Revenons au bord du Rhône. Les cours se tenaient dans de petites salles en gradins, amphithéâtres miniatures. Nous étions quasiment en famille, belle époque disparue pour faire place à d’immenses amphis où les étudiants sont face à d’immenses écrans. Les profs sont devenus aussi rares dans les amphis que les curés dans les églises. C’est à cette époque, si lointaine, qu’aux Etats-Unis, l’équipe de Morgan travaillant sur la mouche du vinaigre – quoiqu’on n’attrape pas les mouches avec du vinaigre – avait découvert les gènes, ces structures assemblées dans l’ADN, qui déterminent ce que nous sommes et ce que sera notre descendance. Quand je dis déterminent, il faut relativiser, ce que je ferai, abondamment, par la suite (1).  Cet ADN, on peut le voir sous forme de chromosomes au moment où les cellules se divisent, avant de disparaitre des microscopes, y compris des plus puissants microscopes électroniques.
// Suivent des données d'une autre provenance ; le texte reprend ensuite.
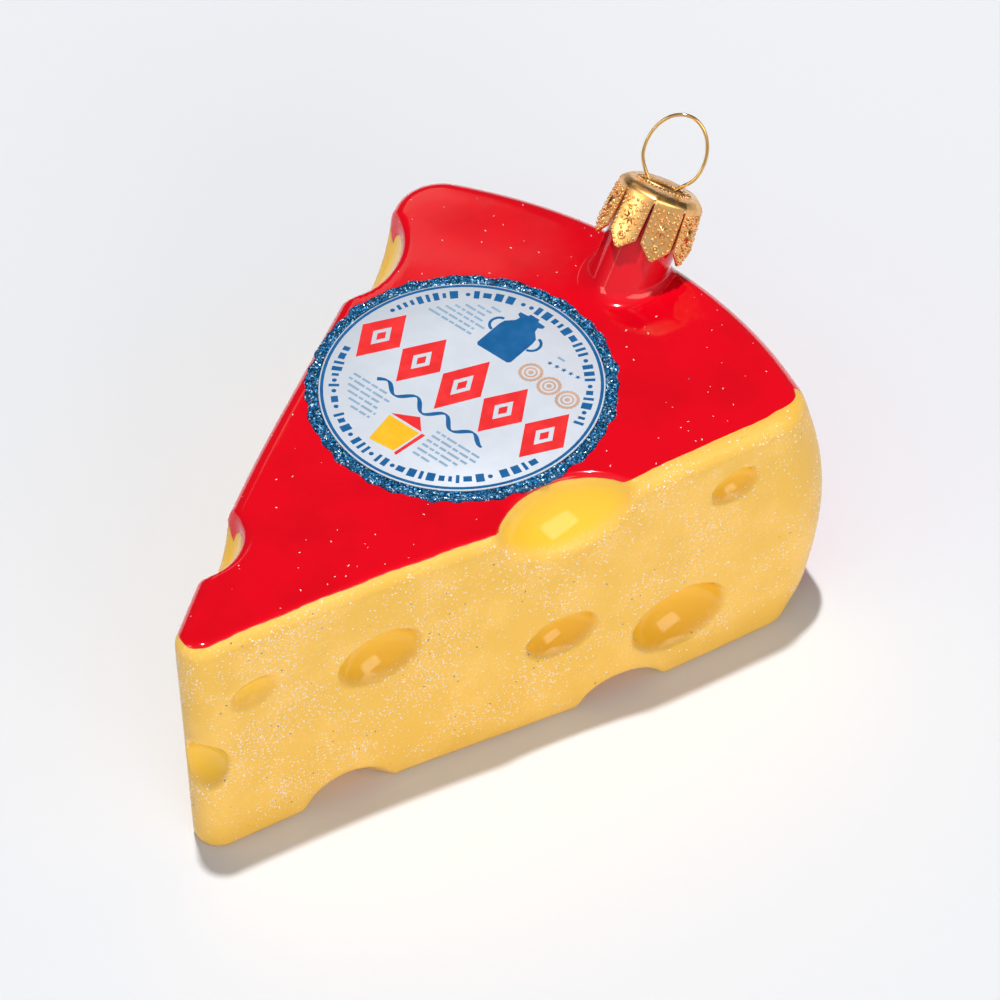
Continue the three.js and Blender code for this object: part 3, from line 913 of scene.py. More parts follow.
class ORNAMENT_OT_specks(bpy.types.Operator):
    """Strew pale specks over the yellow faces and a few over the red"""

    bl_idname = "ornament.specks"
    bl_label = "Pale specks"

    def execute(self, context):
        wedge_piece = bpy.data.objects["glass_wedge"]
        sizes = context.scene.ornament_label
        mesh = wedge_piece.data.copy()
        ground = bpy.data.objects.new("frosting", mesh)
        context.scene.collection.objects.link(ground)
        count = len(mesh.vertices)
        red, depth, place = np.zeros(count), np.zeros(count), np.zeros(count * 3)
        mesh.attributes["red_side"].data.foreach_get("value", red)
        mesh.attributes["hole_depth"].data.foreach_get("value", depth)
        mesh.vertices.foreach_get("co", place)
        place = place.reshape(-1, 3)
        up = smooth_step(1 * MM, 6 * MM, place[:, 2]) * smooth_step(0.2, 1.6, -red)
        drift = waves(place, 13 * MM) + 0.3 * waves(place[:, ::-1], 5 * MM)
        patchy = 0.15 + smooth_step(-0.6, 0.7, drift)
        toward_tip = 0.45 + 0.75 * smooth_step(35 * MM, -40 * MM, place[:, 1])
        yellow = up * patchy * toward_tip * (depth < 0.3)
        from_label = np.linalg.norm(place[:, :2] - np.array(LABEL_MIDDLE)[:2], axis=1)
        outside = from_label > 19.5 * MM
        sparse = 0.02 * (red > 0.3) * (red < 15) * outside
        add_attribute(ground, "strewn", np.maximum(yellow, sparse))
        run_nodes(ground, scatter_tree("Frosting"), {
            "Density": sizes.specks_per_mm2 / MM**2, "Flake radius": sizes.speck, "Width": 0.5,
            "Flatness": 0.35, "Smallest": 0.3, "Tilt": 0.4, "Seed": 3, "Material": speck_material(),
        })
        settle(ground, "lacquered_glass")
        return {"FINISHED"}


# ---- Glitter ring ----
def top_drop(wedge, x, y):
    """How far the glass has fallen away below its flat top at a place near the left face."""
    half = wedge.spread / 2
    from_tip = np.stack([x, y], -1) - tip_place(wedge)[:2]
    outwards = np.array([-math.cos(half), -math.sin(half)])
    ahead = np.array([-math.sin(half), math.cos(half)])
    t = np.clip((from_tip @ ahead) / wedge.side, 0, 1)
    bow = (LEFT_BOW[0] * np.sin(math.pi * t) + LEFT_BOW[1] * np.sin(2 * math.pi * t)) * MM
    over = np.clip(from_tip @ outwards - bow + wedge.top_round, 0, wedge.top_round)
    return wedge.top_round - np.sqrt(wedge.top_round**2 - over**2)


def ring_bead(wedge, inner, outer, height, middle, base, sides=360):
    """A low bead of glue with wandering edges, closed underneath."""
    turns = full_turn(sides)
    jag = 0.22 * MM * (np.sin(17 * turns) + np.sin(29 * turns + 1) + np.sin(43 * turns + 2)) / 2
    points = []
    profile = [(1.0, 0.0), (0.85, 0.55), (0.5, 1.0), (0.15, 0.55), (0.0, 0.0), (0.5, -0.15)]
    for across, rise in profile:
        radius = inner - jag + (outer - inner + 2 * jag) * across
        x, y = middle[0] + radius * np.cos(turns), middle[1] + radius * np.sin(turns)
        z = base + rise * height - top_drop(wedge, x, y)
        points += list(np.stack([x, y, z], -1))
    rows = len(profile)
    return points, grid_faces(rows, sides, True) + closing_faces(rows, sides)


class ORNAMENT_OT_glitter(bpy.types.Operator):
    """Lay the ring of blue glitter round the label"""

    bl_idname = "ornament.glitter"
    bl_label = "Glitter ring"

    def execute(self, context):
        scene = context.scene
        wedge, sizes = scene.ornament_wedge, scene.ornament_label
        middle = (RING_LOW + RING_HIGH) / 2
        outer = (RING_HIGH.x - RING_LOW.x) / 2
        points, faces = ring_bead(
            wedge, LABEL_RADIUS, outer - 0.15 * MM, 0.3 * MM, middle, wedge.thickness
        )
        bead = new_piece("glitter_glue", points, faces)
        bead.data.materials.append(glitter_material(scene.ornament_colours))
        flakes = bpy.data.objects.new("glitter_flakes", bead.data.copy())
        add_attribute(bead, "tint", np.zeros(len(points)))
        scene.collection.objects.link(flakes)
        add_attribute(flakes, "strewn", [1.0 if p[2] > wedge.thickness - 1 * MM else 0 for p in points])
        run_nodes(flakes, scatter_tree("Glitter"), {
            "Density": sizes.flakes_per_mm2 / MM**2, "Flake radius": sizes.flake, "Width": 0.8,
            "Flatness": 0.14, "Smallest": 0.4, "Tilt": 0.75, "Seed": 5, "Material": bead.data.materials[0],
        })
        settle(bead, "blue_glitter", "glitter_ring")
        settle(flakes, "blue_glitter")
        return {"FINISHED"}


# ---- Label ----
class Print:
    """Flat printed shapes on the label, laid out in units of the label's radius."""

    def __init__(self, height):
        self.parts = Parts()
        self.low = LABEL_HIGH.z - 0.05 * MM
        self.high = LABEL_HIGH.z + height

    def spot(self, x, y, z):
        return (LABEL_MIDDLE.x + x * LABEL_RADIUS, LABEL_MIDDLE.y + y * LABEL_RADIUS, z)

    def shape(self, outline):
        """A filled shape from an anticlockwise outline."""
        count = len(outline)
        points = [self.spot(x, y, self.low) for x, y in outline]
        points += [self.spot(x, y, self.high) for x, y in outline]
        faces = [tuple(reversed(range(count))), tuple(range(count, 2 * count))]
        faces += [(i, (i + 1) % count, count + (i + 1) % count, count + i) for i in range(count)]
        self.parts.add(points, faces)

    def ring(self, centre, inner, outer, sides=48, teeth=0.0):
        """A flat ring, with a scalloped outer edge if it has teeth."""
        turns = full_turn(sides)
        edge = outer * (1 + teeth * (np.arange(sides) % 2))
        points = []
        for radius, z in ((outer, self.low), (outer, self.high), (inner, self.high), (inner, self.low)):
            reach = edge if radius == outer else np.full(sides, inner)
            points += [
                self.spot(centre[0] + r * math.cos(a), centre[1] + r * math.sin(a), z)
                for r, a in zip(reach, turns)
            ]
        self.parts.add(points, grid_faces(4, sides, True) + closing_faces(4, sides))

    def bar(self, x, y, wide, tall, slope=0.0):
        c, s = math.cos(slope), math.sin(slope)
        corners = ((-wide, -tall), (wide, -tall), (wide, tall), (-wide, tall))
        self.shape([(x + (u * c - v * s) / 2, y + (u * s + v * c) / 2) for u, v in corners])

    def dot(self, x, y, radius, sides=12):
        self.shape([(x + radius * math.cos(a), y + radius * math.sin(a)) for a in full_turn(sides)])

    def star(self, x, y, radius, rays=5):
        outline = []
        for i in range(2 * rays):
            reach = radius if i % 2 == 0 else radius * 0.42
            a = math.pi / 2 + math.pi * i / rays
            outline.append((x + reach * math.cos(a), y + reach * math.sin(a)))
        self.shape(outline)

    def ribbon(self, line, wide):
        """A stroke of even or swelling width along a line of points."""
        line = np.asarray(line, float)
        ahead = np.gradient(line, axis=0)
        ahead /= np.linalg.norm(ahead, axis=1)[:, None]
        side = np.c_[-ahead[:, 1], ahead[:, 0]] * np.reshape(wide, (-1, 1)) / 2
        self.shape([tuple(p) for p in line - side] + [tuple(p) for p in (line + side)[::-1]])

    def piece(self, name, material):
        piece = self.parts.piece(name, smooth=False)
        piece.data.materials.append(material)
        return settle(piece, "label_paper")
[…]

Donc, encore une fois c’est à peine si j’ose le dire, à l’époque on ne savait pas ce que devient l’ADN dans les cellules quiescentes, autrement dit non en phase de division.
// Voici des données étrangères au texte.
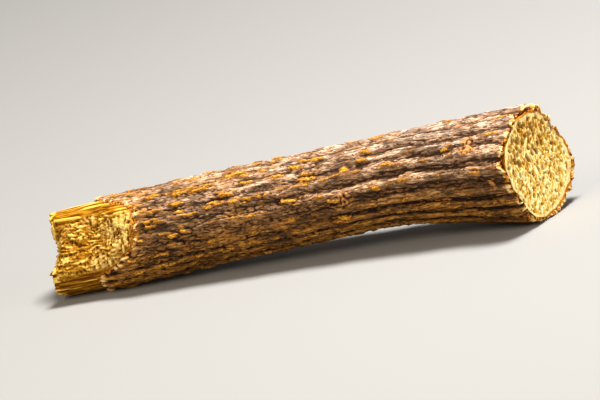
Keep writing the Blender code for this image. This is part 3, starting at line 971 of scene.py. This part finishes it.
def bark_material():
    """Dry brown bark: painted shade in its furrows and cracks and on its underside, greyish on its ridges
    partly as wear and partly as painted highlight, with golden corky flecks and rims.
    """
    nodes = Nodes("bark")
    height = nodes.mask("height")
    streaks = nodes.noise(0.42 * MM, stretch=5, detail=4, rough=0.65)
    patches = nodes.noise(4 * MM, stretch=1.6, detail=2)
    tone = nodes.noise(2 * MM, stretch=3.5, detail=2)
    specks = nodes.noise(0.2 * MM, stretch=1.6, detail=2)
    gaps = nodes.cracks(0.5 * MM, stretch=5)
    colour = bark_ground(nodes, height, streaks, patches, tone)
    colour = bark_darks(nodes, colour, height, streaks, patches, tone, gaps)
    colour = bark_flecks(nodes, colour, specks)
    nodes.put(nodes.shader.inputs["Base Color"], bark_rims(nodes, colour, height))
    rough = nodes.add("ShaderNodeMapRange")
    nodes.put(rough.inputs["Value"], height)
    rough.inputs["To Min"].default_value = 0.85
    rough.inputs["To Max"].default_value = 0.6
    nodes.put(nodes.shader.inputs["Roughness"], rough.outputs["Result"])
    nodes.shader.inputs["Specular IOR Level"].default_value = 0.15
    relief = nodes.sum(nodes.sum(specks, streaks), nodes.step(gaps, 0.0, 0.1))
    nodes.bump(relief, distance=0.14 * MM, strength=0.8)
    return nodes.material


def cut_colour(nodes, grain, strand, split, ring):
    """The cut wood: cream strands on yellow, darker on its upper part as painted shade, with a pale and a
    dark ring at its edge.
    """
    cream = nodes.mix(split, *CUT_CREAM)
    colour = nodes.mix(nodes.step(strand, 0.42, 0.86), nodes.mix(split, *CUT_YELLOW), cream)
    colour = nodes.mix(nodes.times(nodes.step(strand, 0.34, 0.05), 0.85), colour, CUT_DARK)
    colour = nodes.mix(nodes.times(nodes.step(grain, 0.56, 0.72), 0.5), colour, cream)
    colour = nodes.mix(nodes.times(nodes.step(ring, 0.85, 0.89), 0.7), colour, PALE_RING)
    return nodes.mix(nodes.step(ring, 0.93, 0.955), colour, DARK_RING)


def hollow_colour(nodes, grain, strand):
    """The torn wood in the hollow: pale tufts over dark gold, paler where it runs crosswise."""
    colour = nodes.mix(nodes.step(strand, 0.14, 0.44), *HOLLOW_GOLD)
    colour = nodes.mix(nodes.step(strand, 0.58, 0.92), colour, HOLLOW_PALE)
    soft = nodes.times(nodes.mask("soft"), nodes.step(strand, 0.3, 0.75))
    colour = nodes.mix(nodes.times(soft, 0.75), colour, HOLLOW_SOFT)
    return nodes.mix(nodes.times(nodes.step(grain, 0.58, 0.7), 0.6), colour, HOLLOW_GRAIN)


def stub_colour(nodes, grain, fibres, strand, split, ring):
    """The bare wood: golden fibres, its hollow, and a crust along the bark's torn edge."""
    colour = nodes.mix(nodes.step(fibres, 0.40, 0.6), *FIBRE_GOLD)
    colour = nodes.mix(nodes.step(strand, 0.7, 0.95), colour, FIBRE_PALE)
    colour = nodes.mix(nodes.times(nodes.step(strand, 0.4, 0.1), 0.9), colour, FIBRE_DARK)
    colour = nodes.mix(split, colour, hollow_colour(nodes, grain, strand))
    crust = nodes.mix(nodes.step(grain, 0.4, 0.6), *CRUST)
    return nodes.mix(nodes.times(ring, 0.9), colour, crust)


def wood_material():
    """Dry yellow wood: cream strands and dark pores on the cut, darker on its upper part as painted shade,
    golden fibres on the broken end, and painted shade in the low parts of its rough tip.
    """
    nodes = Nodes("wood")
    grain = nodes.noise(0.3 * MM)
    fibres = nodes.noise(0.3 * MM, stretch=14)
    strand = nodes.mask("strand")
    split = nodes.mask("split")
    ring = nodes.mask("ring")
    stub = stub_colour(nodes, grain, fibres, strand, split, ring)
    cut = cut_colour(nodes, grain, strand, split, ring)
    colour = nodes.mix(nodes.mask("cut"), stub, cut)
    # the pores' brown, and painted shade in the low parts of the broken tip
    colour = nodes.mix(nodes.times(nodes.mask("pit_and_tip_shade"), 0.95), colour, PIT_BROWN_AND_TIP_SHADE)
    nodes.put(nodes.shader.inputs["Base Color"], colour)
    nodes.shader.inputs["Roughness"].default_value = 0.75
    nodes.shader.inputs["Specular IOR Level"].default_value = 0.06
    nodes.bump(nodes.sum(grain, fibres), distance=0.08 * MM, strength=0.5)
    return nodes.material


def make_floor():
    """A plain pale floor."""
    bpy.ops.mesh.primitive_plane_add(size=8)
    floor = bpy.context.object
    floor.name = "floor"
    nodes = Nodes("floor")
    nodes.put(nodes.shader.inputs["Base Color"], FLOOR_GREY)
    nodes.shader.inputs["Roughness"].default_value = 0.9
    floor.data.materials.append(nodes.material)


def add_light(name, place, size, power, colour):
    """A soft square light that faces the stem."""
    data = bpy.data.lights.new(name, "AREA")
    data.size = size
    data.energy = power
    data.color = colour
    light = bpy.data.objects.new(name, data)
    light.location = place
    light.rotation_mode = "QUATERNION"
    light.rotation_quaternion = Vector(place).to_track_quat("Z", "Y")
    bpy.context.scene.collection.objects.link(light)


def make_lights():
    """A soft light high above, a weaker one toward the cut, a warm one in front, and a pale surround."""
    add_light("key", (0.12, 0.05, 0.48), 0.15, 6.0, (1.0, 0.98, 0.95))
    add_light("face", (0.5, -0.16, 0.14), 0.2, 0.95, (1.0, 0.97, 0.92))
    add_light("front", (-0.1, -0.42, 0.4), 0.3, 1.4, (1.0, 0.84, 0.62))
    world = bpy.data.worlds.new("surround")
    world.use_nodes = True
    background = world.node_tree.nodes["Background"]
    background.inputs["Color"].default_value = (1.0, 0.97, 0.93, 1)
    background.inputs["Strength"].default_value = 0.22
    bpy.context.scene.world = world
    bpy.context.scene.view_settings.view_transform = "Standard"


def make_camera():
    """A camera at the photograph's angle, turned a little so that the stem rises to the right."""
    data = bpy.data.cameras.new("camera")
    data.lens = LENS_MM
    data.sensor_width = SENSOR_MM
    data.clip_start = 0.01
    back = Vector(
        (
            math.sin(AZIMUTH) * math.cos(ELEVATION),
            -math.cos(AZIMUTH) * math.cos(ELEVATION),
            math.sin(ELEVATION),
        )
    )
    camera = bpy.data.objects.new("camera", data)
    low, high = CAD_BOX
    middle = (Vector(low) + Vector(high)) / 2
    camera.location = middle + back * (VIEW_WIDTH * LENS_MM / SENSOR_MM)
    camera.rotation_mode = "QUATERNION"
    camera.rotation_quaternion = back.to_track_quat("Z", "Y") @ Quaternion((0, 0, 1), -ROLL)
    bpy.context.scene.collection.objects.link(camera)
    bpy.context.scene.camera = camera


make_camera()
stem = Solid(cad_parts["stem"])
make_bark(stem)
make_wood(stem)
make_floor()
make_lights()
Il faut dire qu’une molécule d’ADN est un ruban extrêmement fin et extrêmement long, près de deux mètres. Pour apprécier ces deux mètres il faut rappeler qu’ils se logent dans un noyau invisible à l’œil nu, vingt micromètres de diamètre, soit un million de fois plus petit. Lorsque la cellule se divise, le ruban est compacté un très grand nombre de fois pour apparaître sous nos yeux émerveillés (équipés d’un microscope) en formant des chromosomes. Ce compactage est un truc très astucieux. Imaginez une ficelle de deux mètres, entortillée dans une bille invisible à l’œil nu, que vous devez couper en deux dans le sens de la longueur pour séparer ensuite les deux parties. La cellule a les outils pour faire la découpe, mais il lui serait impossible de démêler les produits formés. On compacte donc pour que tout soit gérable. Il faut dire que la biologie obéit aux lois de la mécanique. C’est une dimension quelque peu négligée jusqu’ici et qui tend à prendre l’importance qu’elle mérite. On ne peut prétendre être biologiste sans prendre conscience des dimensions de l’objet matériel que nous sommes. Notre organisme comprend dix mille milliards de cellules (2), chacune d’elle contenant environ quarante molécules d’ADN. Ainsi, mises bout à bout les molécules d’ADN que chacun de nous héberge formeraient une chaîne de près de mille milliards de km.  De plus, les cellules sont soumises à des forces internes, externes, elles se bousculent les unes les autres pour se mettre en place. Dans l’embryon, les flux de liquides et les pressions sont déterminants pour la construction de l’organisme, en particulier pour l’établissement de la symétrie gauche-droite. Les forces viscoélastiques qui s’exercent sur les cellules du sang ou des poumons déterminent l’efficacité du système immunitaire, etc…

Je parle ici de la mécanique classique, mais ce n’est pas tout.  La biologie obéit aussi à la mécanique quantique, ce qui est une autre histoire, dont je parlerai ailleurs.

 

  1. Voir l’histoire de Lyssenko.
  2. Sans parler des cent mille milliards de bactéries que nous hébergeons dans notre colon, mais leur ADN est structuré différemment.